Once the Palestinian track was activated, he goes on to say, the prospects of signing a peace treaty with Syria faded. “Rabin’s Oslo deal… made any agreement to withdraw from the Golan almost unthinkable while Israel was giving up territory to the Palestinians.”
Miller, whose first boss was James Baker, the secretary of state, says that while he was not a grand strategist like Henry Kissinger, he had a knack for recognizing opportunities. Baker was smart and brilliant at times. He was a showman who honed his negotiating skills through humour, emotional reactions and a no-nonsense persona.
As for former U.S. president Bill Clinton, he “cared more about and invested more time and energy in Arab-Israeli peace over a longer period than any of his predecessors.” And he revered Rabin, whom he regarded as a teacher and father figure.

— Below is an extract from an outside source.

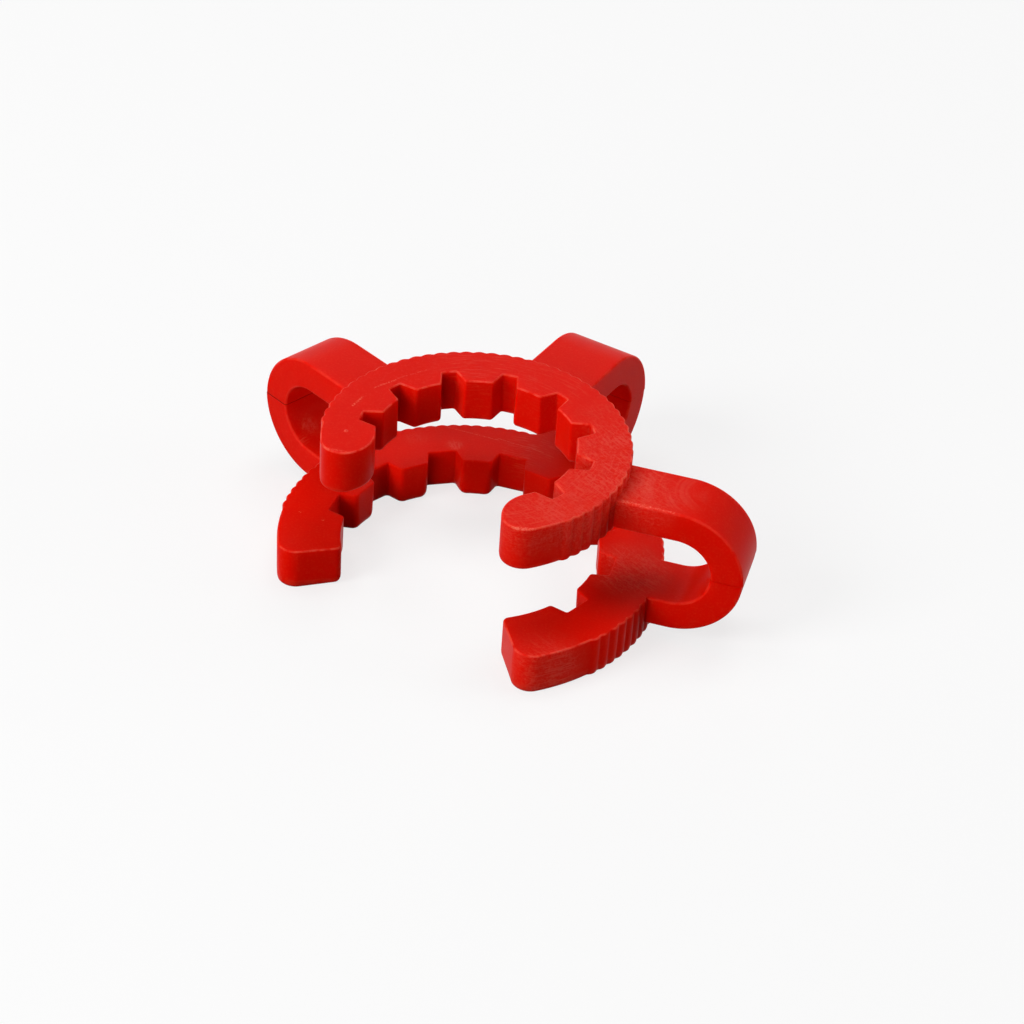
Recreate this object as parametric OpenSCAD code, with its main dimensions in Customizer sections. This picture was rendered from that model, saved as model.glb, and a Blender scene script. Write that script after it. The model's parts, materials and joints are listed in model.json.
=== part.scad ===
// Clip for a ground glass joint, size 19: one moulding of springy plastic.
// A small toothed C ring snaps round the neck of the cone, a large one round
// the rim of the socket, and three upright loops hold the two rings apart.
// Origin: on the axis of the rings, at the underside of the large ring.
// +Z is up to the small ring, and the mouth of both rings opens to -Y.

/* [Small ring] */
// Diameter that the teeth close on, round the neck of the cone
small_grip_d = 17.65; // [16.5:0.05:18.5]
// Outside diameter of the plain wall
small_outer_d = 27; // [26:0.05:28.5]
// Height of the ring
small_h = 4.2; // [3:0.1:5]
// Angle from one tooth to the next
small_tooth_a = 30.4; // [28:0.1:31]
// Width of a tooth at its tip
small_tooth_w = 2.55; // [2:0.05:3]
// Width of a tooth at its root
small_root_w = 4.3; // [3.6:0.05:4.5]
// Depth of the notches between the teeth
small_notch = 1.65; // [1:0.05:2]
// Angle from the middle of the last notch to the middle of the end's nose
small_nose_a = 14.8; // [14:0.1:19]
// Radius of the nose at the ring's ends, on which the clip spreads
small_nose_r = 3.3; // [2.4:0.05:3.6]
// How far the nose stands inside the teeth
small_nose_in = 0.08; // [0:0.01:0.1]
// Radius of the outer corner at the ring's ends
small_end_r = 1.95; // [1:0.05:2.2]
// Angle from one grip rib to the next
small_rib_a = 5.14; // [4:0.02:8]
// How far round from the back the grip ribs go, to each side
small_rib_reach_a = 113.5; // [60:0.5:114]

/* [Large ring] */
// Diameter that the teeth close on, round the rim of the socket
large_grip_d = 23.1; // [22.5:0.05:24.5]
// Outside diameter of the plain wall
large_outer_d = 34.4; // [33:0.05:36]
// Height of the ring
large_h = 4; // [3:0.05:5]
// Angle from one tooth to the next
large_tooth_a = 29.3; // [28:0.1:31]
// Width of a tooth at its tip
large_tooth_w = 2.65; // [2:0.05:3.5]
// Width of a tooth at its root
large_root_w = 4.1; // [3.7:0.05:5]
// Depth of the notches between the teeth
large_notch = 1.6; // [1:0.05:2]
// Angle from the middle of the last notch to the flat face of the end
large_end_a = 31.6; // [22:0.2:34]
// Radius of the outer corner at the ring's ends
large_end_r = 1.7; // [1:0.05:2.4]
// Angle from one grip rib to the next
large_rib_a = 3.76; // [3:0.02:6]
// How far round from the back the grip ribs go, to each side
large_rib_reach_a = 110; // [60:0.5:115]

/* [Both rings] */
// Height of the clip, from the large ring's underside to the small ring's top
clip_h = 14.75; // [13:0.05:17]
// Number of whole teeth in each ring
tooth_count = 7; // [5:2:7]
// Height of the grip ribs above the plain wall
rib_h = 0.2; // [0.1:0.02:0.4]
// Radius of a grip rib's round crest
rib_r = 0.9; // [0.8:0.05:1.2]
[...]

In closing, Miller says that the attainment of Arab-Israeli peace will be “ excruciatingly difficult, painful and time-consuming,” but not impossible.
“What stands in the way of a solution is the absence of political will and leadership on both sides to understand what’s necessary to meet the other side’s needs and to take the political decisions to move forward,” he observes in a trenchant comment.
He is convinced that a resolution of the Arab-Israeli dispute would be of benefit to the United States. “It is now more vital to our national interests and to our security, than at any time since the late 1940s.”
Are presumptive presidential candidates Barack Obama and John McCain listening?